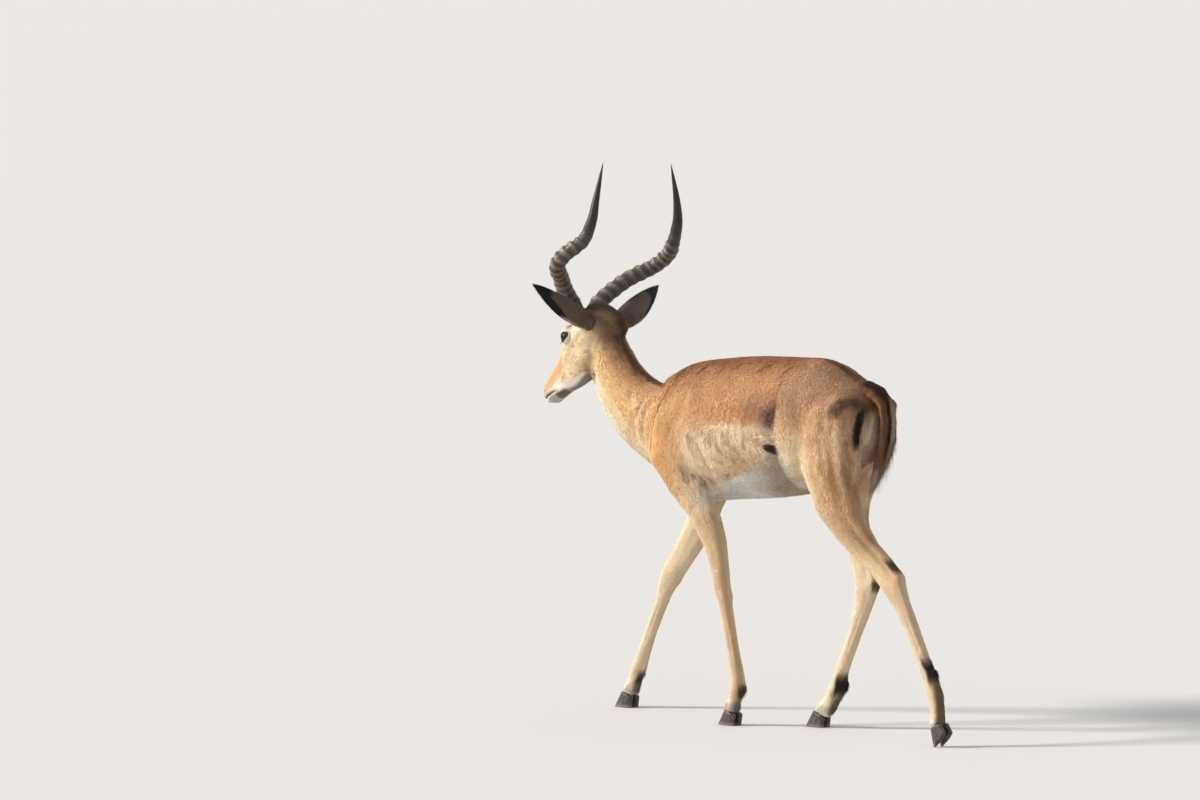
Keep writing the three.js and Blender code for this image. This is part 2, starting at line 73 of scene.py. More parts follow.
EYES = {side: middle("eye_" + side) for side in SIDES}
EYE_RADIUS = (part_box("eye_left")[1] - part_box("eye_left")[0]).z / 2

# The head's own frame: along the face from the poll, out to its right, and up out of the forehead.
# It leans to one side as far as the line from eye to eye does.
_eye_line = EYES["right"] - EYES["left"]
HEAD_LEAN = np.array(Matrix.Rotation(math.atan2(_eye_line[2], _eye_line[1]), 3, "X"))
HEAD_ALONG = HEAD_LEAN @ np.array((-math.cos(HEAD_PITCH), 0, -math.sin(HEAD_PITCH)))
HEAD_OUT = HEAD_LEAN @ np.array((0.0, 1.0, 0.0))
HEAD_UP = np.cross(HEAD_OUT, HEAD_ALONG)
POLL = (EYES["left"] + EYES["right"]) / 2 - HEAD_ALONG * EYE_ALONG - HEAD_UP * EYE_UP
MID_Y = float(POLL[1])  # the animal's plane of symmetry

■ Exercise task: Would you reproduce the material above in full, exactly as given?

■ Answer to the exercise:
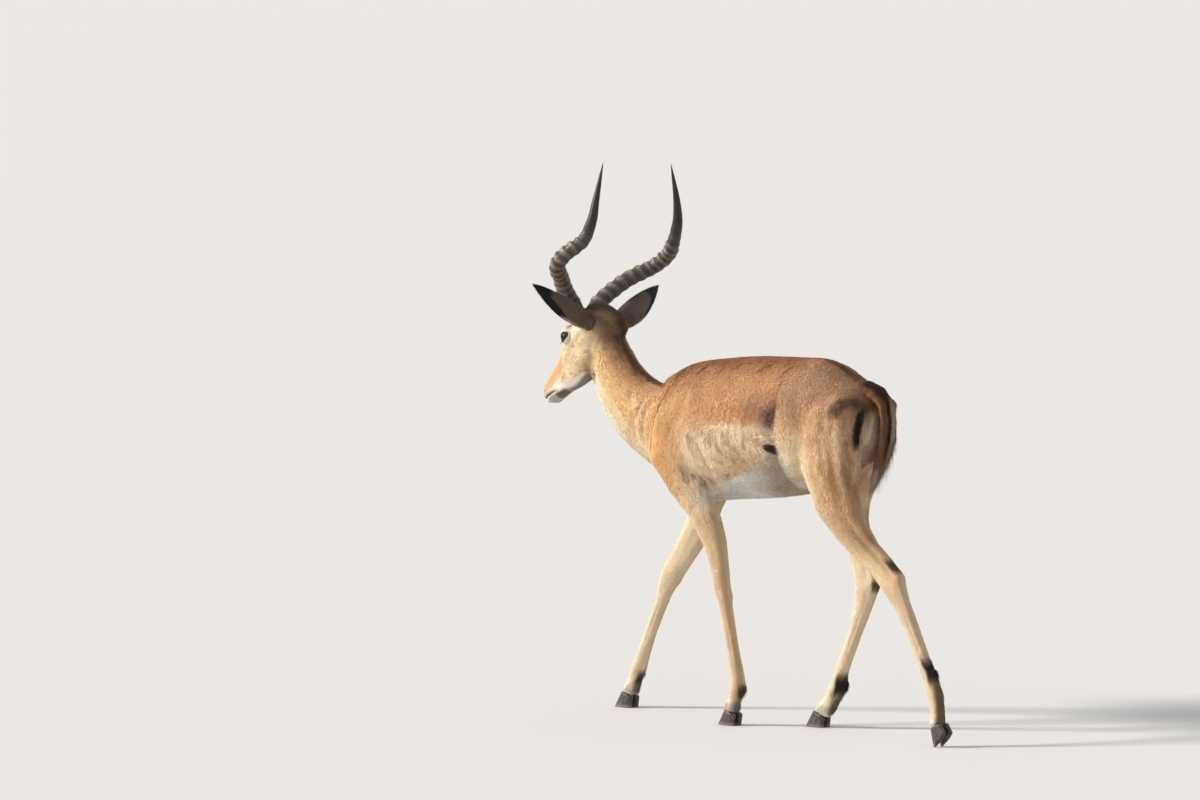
Keep writing the three.js and Blender code for this image. This is part 2, starting at line 73 of scene.py. More parts follow.
EYES = {side: middle("eye_" + side) for side in SIDES}
EYE_RADIUS = (part_box("eye_left")[1] - part_box("eye_left")[0]).z / 2

# The head's own frame: along the face from the poll, out to its right, and up out of the forehead.
# It leans to one side as far as the line from eye to eye does.
_eye_line = EYES["right"] - EYES["left"]
HEAD_LEAN = np.array(Matrix.Rotation(math.atan2(_eye_line[2], _eye_line[1]), 3, "X"))
HEAD_ALONG = HEAD_LEAN @ np.array((-math.cos(HEAD_PITCH), 0, -math.sin(HEAD_PITCH)))
HEAD_OUT = HEAD_LEAN @ np.array((0.0, 1.0, 0.0))
HEAD_UP = np.cross(HEAD_OUT, HEAD_ALONG)
POLL = (EYES["left"] + EYES["right"]) / 2 - HEAD_ALONG * EYE_ALONG - HEAD_UP * EYE_UP
MID_Y = float(POLL[1])  # the animal's plane of symmetry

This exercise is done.